In a move that's symbolic of the convergence between the Silicon Valley and Detroit branches of the auto industry, the tech giant announced Wednesday it is establishing a self-driving technology development center in Novi, Michigan, a suburb on the northwest fringes of the greater Detroit area.
"For the past few years, members of our team have been working from the great Detroit area," the company said in a statement. "Now it's time to lay down roots. ... Many of our current partners are based here, so having a local facility will help us collaborate more easily and access Michigan's top talent in vehicle development and engineering."
The new facility will be roughly 53,000 square feet in size.
One of the first projects that will be housed in the building will be the development of autonomous Chrysler Pacifica hybrid minivans. Last month, Google and Fiat Chrysler Automobiles announced a partnership to develop 100 of the prototypes.
Google says it will begin moving into the facility, seen in the picture above in its formative stage, later this year.
It's not immediately clear whether – or when – Google and Chrysler will test the vehicles on public roads. Michigan is one of only a handful of states that permit public testing. Google already tests vehicles around its headquarters in Mountain View, California; Kirkland, Washington; Austin, Texas and Phoenix, Arizona.

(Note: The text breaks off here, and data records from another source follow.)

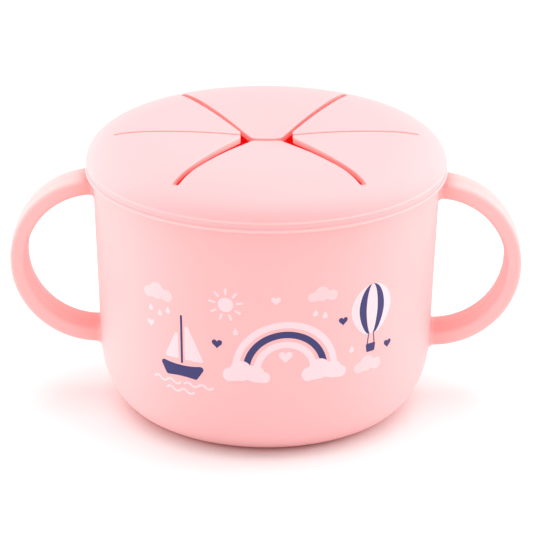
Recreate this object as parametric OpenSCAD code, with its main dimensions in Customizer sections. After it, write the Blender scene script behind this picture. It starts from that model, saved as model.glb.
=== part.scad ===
// Toddler snack container: a soft silicone cup with two loop handles, and a press-on silicone lid.
// Six flaps cut in the lid's shallow dome let a small hand in and keep the snacks from spilling out.
// Z is up, the origin is at the middle of the base, and the two handles lie along X.

/* [Cup] */
// Radius of the flat base
base_r = 30.7; // [28:0.1:32]
// Reach of the rounded bottom corner, outwards
corner_w = 11.1; // [9:0.1:12]
// Height of the rounded bottom corner
corner_h = 18.1; // [12:0.1:24]
// Outside radius of the wall just under the lip
rim_r = 43.2; // [42:0.1:46]
// Height of the cup without its lid
cup_h = 64.6; // [58:0.1:74]
// Thickness of the wall
wall = 2.2; // [1.8:0.1:2.5]
// Thickness of the base
base_t = 3; // [2:0.1:4]
// Radius of the rounded lip round the mouth
lip_r = 1.35; // [1.3:0.05:1.6]

/* [Handles] */
// Radius of a handle's outer edge, seen from the front
handle_r = 21.8; // [18:0.1:23]
// How far a handle's centre lies from the middle of the cup
handle_x = 42.3; // [40:0.1:44]
// Gap between the lid's skirt and the top of a handle
handle_gap = 1.9; // [1:0.1:6]
// Thickness of the strap, from the finger gap outwards
strap_t = 4; // [3:0.1:5]
// Width of the strap, from front to back
strap_w = 10.5; // [8:0.1:14]
// Rounding of the strap's edges
strap_round = 1.4; // [0.6:0.1:1.5]

/* [Lid] */
// How far the lid is turned on the cup, in degrees
lid_turn = 2; // [-15:0.5:15]
// Thickness of the skirt that hangs outside the cup's lip
skirt_t = 1.2; // [0.9:0.05:2]
// How far the skirt reaches down over the lip
skirt_drop = 3.2; // [2.4:0.1:4]
// Height of the band between the dome's edge and the skirt's lower edge
band_h = 2.45; // [2.2:0.05:2.8]
// Depth of the shallow groove round the band
band_groove = 0.4; // [0.1:0.05:0.45]
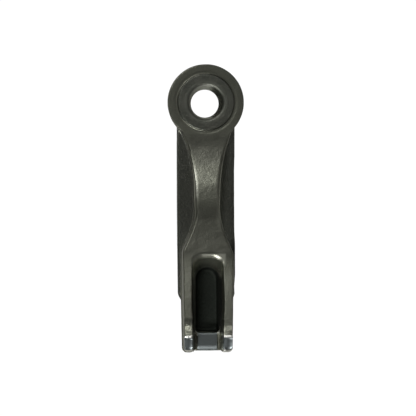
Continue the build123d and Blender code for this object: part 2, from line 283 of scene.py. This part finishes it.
def lattice(ix, iy, iz, seed):
    h = (ix * 73856093) ^ (iy * 19349663) ^ (iz * 83492791) ^ (seed * 2654435761)
    h = (h ^ (h >> 13)) * 1274126177
    h = h ^ (h >> 16)
    return ((h & 0xFFFF) / 32767.5) - 1.0


def value_noise(x, y, z, size, seed):
    x, y, z = x / size, y / size, z / size
    ix, iy, iz = (np.floor(v).astype(np.int64) for v in (x, y, z))
    fx, fy, fz = x - ix, y - iy, z - iz
    fx, fy, fz = (f * f * f * (f * (f * 6 - 15) + 10) for f in (fx, fy, fz))
    out = 0.0
    for a in (0, 1):
        for b in (0, 1):
            for c in (0, 1):
                w = ((fx if a else 1 - fx) * (fy if b else 1 - fy)
                     * (fz if c else 1 - fz))
                out = out + w * lattice(ix + a + 900, iy + b + 900, iz + c + 900, seed)
    return out


def masks(x, y, z):
    """Where the steel is turned, ground, or left as forged, and zones whose colour carries painted light or shade.
    """
    rad = np.hypot(x, y)
    ax = np.abs(x)
    seat = step(rad, 7.75, 7.5) * step(z, 9.9, 10.15)
    socket = step(rad, 5.75, 5.5) * step(z, 5.2, 5.5)
    bore = step(rad, 3.95, 3.8)
    ring = step(rad, 10.2, 9.9) * step(z, 9.6, 9.9)
    ear = step(y, -61.2, -61.6) * step(z, 13.3, 13.6) * step(y, -65.3, -64.9)
    # riser: ground steps of the ears and the ear tips; the bright colour is partly painted highlight
    riser = (step(y, -60.85, -61.0) * step(z, 14.1, 14.2) * step(y, -61.6, -61.45)
             + step(y, -64.6, -64.9) * step(z, 12.3, 12.8))
    pad = (step(ax, 2.66, 2.56) * step(z, 9.0, 9.25) * step(z, 9.95, 9.85)
           * step(y, -60.2, -60.45))
    slip = np.hypot(y - SLIP_Y, z - SLIP_R) - SLIP_R
    cam = step(np.abs(slip), 0.06, 0.03) * step(z, 4.2, 3.9)
    flange = step(z, 6.9, 6.4) * step(ax, 2.9, 3.2) * (1 - cam)
    # deep and base: the pocket's walls and floor, whose darkness is painted shade
    deep = (step(z, 13.4 - 4.2 * step(y, -46.0, -44.0), 12.2 - 4.6 * step(y, -46.0, -44.0)) * step(gap_out(x, y, z), 0.35, 0.05)
                * step(y, -60.6, -60.3)
            * (1 - step(y, -58.7, -59.1) * step(np.abs(z - 9.7), 0.7, 0.5)))
    go = gap_out(x, y, z)
    # endwall: the pocket's end wall, painted light
    endwall = (step(y, -46.5, -44.0) * step(go, 0.45, 0.15) * step(z, 8.0, 11.2)
               * step(z, 13.6, 13.0))
    # land: the -X flash land edge; its colour sets the strength of its highlight (painted light)
    land = (step(np.abs(z - FLASH_Z), 0.5, 0.3) * step(side(y, x), -0.16, -0.06)
            * step(y, -10.0, -14.0) * step(x, 0.5, -0.5))
    base = step(z, 8.3, 7.3) * step(go, 0.35, 0.05)
    # lip: edge of the pocket above the pad, painted highlight
    lip = (step(z, 9.1, 9.4) * step(z, 9.79, 9.74) * step(y, -60.95, -60.75)
           * step(y, -58.9, -59.2) * step(ax, 3.3, 3.15))
    # throat: -X side of the bore's mouth, painted reflection of the bright floor
    throat = step(rad, 4.75, 4.25) * step(x, 2.6, 0.8)
    shadow = step(rad, 5.6, 5.2) * step(x, 2.2, 3.4) * step(np.abs(y), 3.2, 1.6)
    # painted shade: a dark band across the -X prong
    painted_prong_shade = (step(y, -58.4, -57.7) * step(y, -56.1, -56.8) * step(z, 14.0, 14.5)
            * step(x, 0.0, -1.0))
    # painted shade on the upper rib and the fork shoulder
    painted_rib_shade = (step(y, -26.0, -28.5) * step(y, -42.0, -39.5)
            + step(y, -7.6, -9.0) * step(y, -18.5, -15.0)) * step(rad, 8.1, 8.5)
    # painted light on the +X side of the neck and the +X prong
    painted_right_side_light = step(x, 2.0, 3.0) * (step(y, -43.0, -46.0)
                                  + 0.8 * step(y, -23.5, -25.5) * step(y, -33.0, -31.0) * step(z, 11.5, 12.0))
    glint = (step(side(y, x), -1.25, -0.95) * step(x, 0.0, -1.0) * step(y, -15.5, -17.5)
             * step(y, -26.5, -24.0) * step(z, 10.8, 11.3))
    # painted highlight along the rim at the pocket's end
    painted_rim_highlight = (step(y, -43.4, -42.2) * step(y, -39.2, -40.0) * step(z, 12.9, 13.2)
            * step(go, 0.95, 0.50) * step(go, -1.1, -0.5) * step(x, -3.6, -1.0) * (0.45 + 0.55 * step(x, 2.0, 3.4)))
    shade = (step(x, 6.2, 6.8) * step(y, -35.0, -38.5) * step(z, 7.6, 7.0)
             + step(y, -7.0, -7.8) * step(y, -11.5, -10.0) * step(x, -5.6, -6.4) * step(rad, 9.6, 9.9)
             * step(z, 8.0, 8.6)
             + 0.5 * step(x, -6.9, -7.1) * step(y, -35.0, -38.5) * step(z, 7.6, 7.0))
    return (seat, socket, bore, ring, ear, riser, pad, cam, flange, deep, endwall, land,
            base, lip, throat, painted_prong_shade, painted_rib_shade, painted_right_side_light, shadow, glint, shade, painted_rim_highlight)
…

Michigan is already home to one autonomous and connected-car test facility. More than a dozen automakers and suppliers test vehicles at Mcity, a test track that opened last year on the University of Michigan campus in Ann Arbor. Federal officials and state economic development leaders have further discussed opening a high-speed autonomous test track on the site of a former General Motors factory in Ypsilanti, Michigan.